- [Task directions] Repeat, exactly, the run of lines that opens with the line containing "wire's skin, closed" and closes with the line containing "points = [vertex.co", and leave all other lines out.

- [Supplied information]
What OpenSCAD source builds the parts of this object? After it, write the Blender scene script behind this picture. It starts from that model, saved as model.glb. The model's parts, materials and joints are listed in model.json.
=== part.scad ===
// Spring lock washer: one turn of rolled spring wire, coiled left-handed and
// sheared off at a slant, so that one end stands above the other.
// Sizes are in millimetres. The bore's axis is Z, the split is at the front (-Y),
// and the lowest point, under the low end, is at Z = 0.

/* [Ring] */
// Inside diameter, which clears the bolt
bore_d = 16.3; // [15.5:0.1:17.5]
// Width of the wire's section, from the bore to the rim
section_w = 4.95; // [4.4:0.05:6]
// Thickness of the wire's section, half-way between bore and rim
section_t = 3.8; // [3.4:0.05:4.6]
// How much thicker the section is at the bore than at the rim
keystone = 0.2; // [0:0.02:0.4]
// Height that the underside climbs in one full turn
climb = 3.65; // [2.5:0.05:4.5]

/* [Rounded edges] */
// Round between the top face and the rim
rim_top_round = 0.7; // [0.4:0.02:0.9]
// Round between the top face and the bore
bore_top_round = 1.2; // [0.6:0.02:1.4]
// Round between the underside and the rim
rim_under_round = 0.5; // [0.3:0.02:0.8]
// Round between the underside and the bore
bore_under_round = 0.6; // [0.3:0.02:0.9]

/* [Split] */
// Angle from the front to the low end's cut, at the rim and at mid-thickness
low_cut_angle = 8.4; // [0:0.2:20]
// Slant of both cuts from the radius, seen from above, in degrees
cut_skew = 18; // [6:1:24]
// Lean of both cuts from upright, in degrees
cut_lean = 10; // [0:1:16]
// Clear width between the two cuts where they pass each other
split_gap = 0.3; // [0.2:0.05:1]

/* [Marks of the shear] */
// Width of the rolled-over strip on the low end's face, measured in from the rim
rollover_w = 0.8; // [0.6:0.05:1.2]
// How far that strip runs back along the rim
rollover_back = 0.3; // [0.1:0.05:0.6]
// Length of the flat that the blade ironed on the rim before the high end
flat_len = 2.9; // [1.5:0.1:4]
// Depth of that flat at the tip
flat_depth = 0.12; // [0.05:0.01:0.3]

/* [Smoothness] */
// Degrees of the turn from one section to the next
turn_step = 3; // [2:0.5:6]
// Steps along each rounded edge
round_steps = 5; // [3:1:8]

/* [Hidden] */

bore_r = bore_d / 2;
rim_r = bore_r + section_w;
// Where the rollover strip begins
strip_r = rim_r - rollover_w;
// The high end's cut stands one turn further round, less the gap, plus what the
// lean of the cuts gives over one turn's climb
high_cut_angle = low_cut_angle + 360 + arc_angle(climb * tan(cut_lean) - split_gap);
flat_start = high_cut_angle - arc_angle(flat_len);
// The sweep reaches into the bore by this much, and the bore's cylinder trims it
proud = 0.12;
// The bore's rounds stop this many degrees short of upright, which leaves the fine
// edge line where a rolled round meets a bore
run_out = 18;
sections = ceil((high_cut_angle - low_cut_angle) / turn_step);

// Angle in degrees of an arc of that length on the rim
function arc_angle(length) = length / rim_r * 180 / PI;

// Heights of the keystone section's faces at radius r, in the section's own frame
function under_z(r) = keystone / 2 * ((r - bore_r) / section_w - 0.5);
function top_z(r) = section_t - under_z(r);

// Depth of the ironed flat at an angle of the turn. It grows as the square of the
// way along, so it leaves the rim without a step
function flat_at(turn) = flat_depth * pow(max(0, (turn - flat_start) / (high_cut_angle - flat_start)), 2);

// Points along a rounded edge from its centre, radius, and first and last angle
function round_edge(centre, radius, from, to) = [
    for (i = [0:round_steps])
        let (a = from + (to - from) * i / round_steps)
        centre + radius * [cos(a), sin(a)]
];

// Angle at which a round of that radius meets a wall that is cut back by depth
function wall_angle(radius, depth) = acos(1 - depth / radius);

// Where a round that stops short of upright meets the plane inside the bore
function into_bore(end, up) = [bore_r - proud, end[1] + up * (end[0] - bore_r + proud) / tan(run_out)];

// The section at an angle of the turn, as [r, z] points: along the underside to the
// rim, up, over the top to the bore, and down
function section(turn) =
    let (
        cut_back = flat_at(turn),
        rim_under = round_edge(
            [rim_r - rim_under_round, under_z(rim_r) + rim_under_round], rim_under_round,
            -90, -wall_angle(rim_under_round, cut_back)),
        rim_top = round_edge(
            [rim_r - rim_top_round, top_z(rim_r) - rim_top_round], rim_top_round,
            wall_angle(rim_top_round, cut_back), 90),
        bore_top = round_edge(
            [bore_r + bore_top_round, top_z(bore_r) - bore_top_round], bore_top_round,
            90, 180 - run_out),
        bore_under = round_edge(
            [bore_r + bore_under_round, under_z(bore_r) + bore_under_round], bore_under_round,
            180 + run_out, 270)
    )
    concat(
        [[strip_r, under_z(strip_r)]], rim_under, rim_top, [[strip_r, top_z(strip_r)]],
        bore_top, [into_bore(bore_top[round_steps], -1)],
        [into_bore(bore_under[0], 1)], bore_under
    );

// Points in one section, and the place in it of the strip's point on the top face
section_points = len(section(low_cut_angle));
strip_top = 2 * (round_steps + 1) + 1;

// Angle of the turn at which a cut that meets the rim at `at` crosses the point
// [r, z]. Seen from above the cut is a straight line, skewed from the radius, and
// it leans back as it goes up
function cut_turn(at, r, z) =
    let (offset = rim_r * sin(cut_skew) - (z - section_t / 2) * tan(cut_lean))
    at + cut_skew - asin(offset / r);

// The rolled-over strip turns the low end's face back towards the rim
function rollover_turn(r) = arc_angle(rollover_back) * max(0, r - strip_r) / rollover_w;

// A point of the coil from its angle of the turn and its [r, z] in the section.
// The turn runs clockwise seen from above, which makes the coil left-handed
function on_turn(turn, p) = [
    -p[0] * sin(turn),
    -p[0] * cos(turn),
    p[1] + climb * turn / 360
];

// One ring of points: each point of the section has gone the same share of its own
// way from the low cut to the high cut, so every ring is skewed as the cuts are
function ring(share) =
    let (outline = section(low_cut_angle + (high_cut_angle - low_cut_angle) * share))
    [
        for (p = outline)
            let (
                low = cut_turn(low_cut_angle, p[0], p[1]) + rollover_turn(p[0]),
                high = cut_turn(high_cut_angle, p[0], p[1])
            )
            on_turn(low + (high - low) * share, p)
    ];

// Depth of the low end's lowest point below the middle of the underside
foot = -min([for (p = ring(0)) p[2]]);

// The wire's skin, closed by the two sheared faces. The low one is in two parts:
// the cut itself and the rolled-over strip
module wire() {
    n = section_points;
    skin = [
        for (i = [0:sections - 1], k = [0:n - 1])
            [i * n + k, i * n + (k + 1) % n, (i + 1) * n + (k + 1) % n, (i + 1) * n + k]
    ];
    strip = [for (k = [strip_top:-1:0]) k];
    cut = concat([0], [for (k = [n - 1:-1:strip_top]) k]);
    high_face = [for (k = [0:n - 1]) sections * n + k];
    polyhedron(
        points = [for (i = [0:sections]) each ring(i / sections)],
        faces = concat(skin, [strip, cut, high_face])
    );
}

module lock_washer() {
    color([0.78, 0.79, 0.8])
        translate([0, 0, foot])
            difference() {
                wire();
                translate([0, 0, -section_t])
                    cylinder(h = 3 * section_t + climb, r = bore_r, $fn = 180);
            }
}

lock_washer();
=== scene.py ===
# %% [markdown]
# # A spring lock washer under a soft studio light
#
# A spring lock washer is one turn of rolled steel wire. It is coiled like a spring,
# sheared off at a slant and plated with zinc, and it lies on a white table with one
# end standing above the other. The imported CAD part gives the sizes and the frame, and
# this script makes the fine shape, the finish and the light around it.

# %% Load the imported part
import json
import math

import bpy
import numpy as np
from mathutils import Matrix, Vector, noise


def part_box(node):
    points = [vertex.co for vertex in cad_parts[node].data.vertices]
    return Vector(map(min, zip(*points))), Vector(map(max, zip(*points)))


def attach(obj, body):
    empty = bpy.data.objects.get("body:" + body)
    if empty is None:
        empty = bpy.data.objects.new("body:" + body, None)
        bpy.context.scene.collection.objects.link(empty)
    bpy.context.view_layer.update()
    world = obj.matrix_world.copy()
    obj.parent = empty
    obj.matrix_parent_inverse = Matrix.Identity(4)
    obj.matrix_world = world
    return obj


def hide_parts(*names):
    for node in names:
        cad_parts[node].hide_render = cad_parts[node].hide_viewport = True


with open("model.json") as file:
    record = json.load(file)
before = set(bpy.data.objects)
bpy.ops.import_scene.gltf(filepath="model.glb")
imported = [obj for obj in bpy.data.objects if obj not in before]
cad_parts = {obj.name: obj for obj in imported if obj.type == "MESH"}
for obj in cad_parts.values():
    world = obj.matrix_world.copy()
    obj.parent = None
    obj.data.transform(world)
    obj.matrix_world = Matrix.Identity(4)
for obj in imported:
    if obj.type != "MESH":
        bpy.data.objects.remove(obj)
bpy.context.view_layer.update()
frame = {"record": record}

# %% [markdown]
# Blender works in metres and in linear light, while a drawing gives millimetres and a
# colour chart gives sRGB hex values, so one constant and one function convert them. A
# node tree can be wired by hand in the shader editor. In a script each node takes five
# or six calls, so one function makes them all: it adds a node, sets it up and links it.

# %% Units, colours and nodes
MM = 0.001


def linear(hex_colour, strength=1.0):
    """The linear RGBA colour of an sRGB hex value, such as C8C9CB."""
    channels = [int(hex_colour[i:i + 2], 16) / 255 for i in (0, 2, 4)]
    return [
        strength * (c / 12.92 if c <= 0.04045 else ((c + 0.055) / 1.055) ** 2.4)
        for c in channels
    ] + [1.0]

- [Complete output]
// The wire's skin, closed by the two sheared faces. The low one is in two parts:
// the cut itself and the rolled-over strip
module wire() {
    n = section_points;
    skin = [
        for (i = [0:sections - 1], k = [0:n - 1])
            [i * n + k, i * n + (k + 1) % n, (i + 1) * n + (k + 1) % n, (i + 1) * n + k]
    ];
    strip = [for (k = [strip_top:-1:0]) k];
    cut = concat([0], [for (k = [n - 1:-1:strip_top]) k]);
    high_face = [for (k = [0:n - 1]) sections * n + k];
    polyhedron(
        points = [for (i = [0:sections]) each ring(i / sections)],
        faces = concat(skin, [strip, cut, high_face])
    );
}

module lock_washer() {
    color([0.78, 0.79, 0.8])
        translate([0, 0, foot])
            difference() {
                wire();
                translate([0, 0, -section_t])
                    cylinder(h = 3 * section_t + climb, r = bore_r, $fn = 180);
            }
}

lock_washer();
=== scene.py ===
# %% [markdown]
# # A spring lock washer under a soft studio light
#
# A spring lock washer is one turn of rolled steel wire. It is coiled like a spring,
# sheared off at a slant and plated with zinc, and it lies on a white table with one
# end standing above the other. The imported CAD part gives the sizes and the frame, and
# this script makes the fine shape, the finish and the light around it.

# %% Load the imported part
import json
import math

import bpy
import numpy as np
from mathutils import Matrix, Vector, noise


def part_box(node):
    points = [vertex.co for vertex in cad_parts[node].data.vertices]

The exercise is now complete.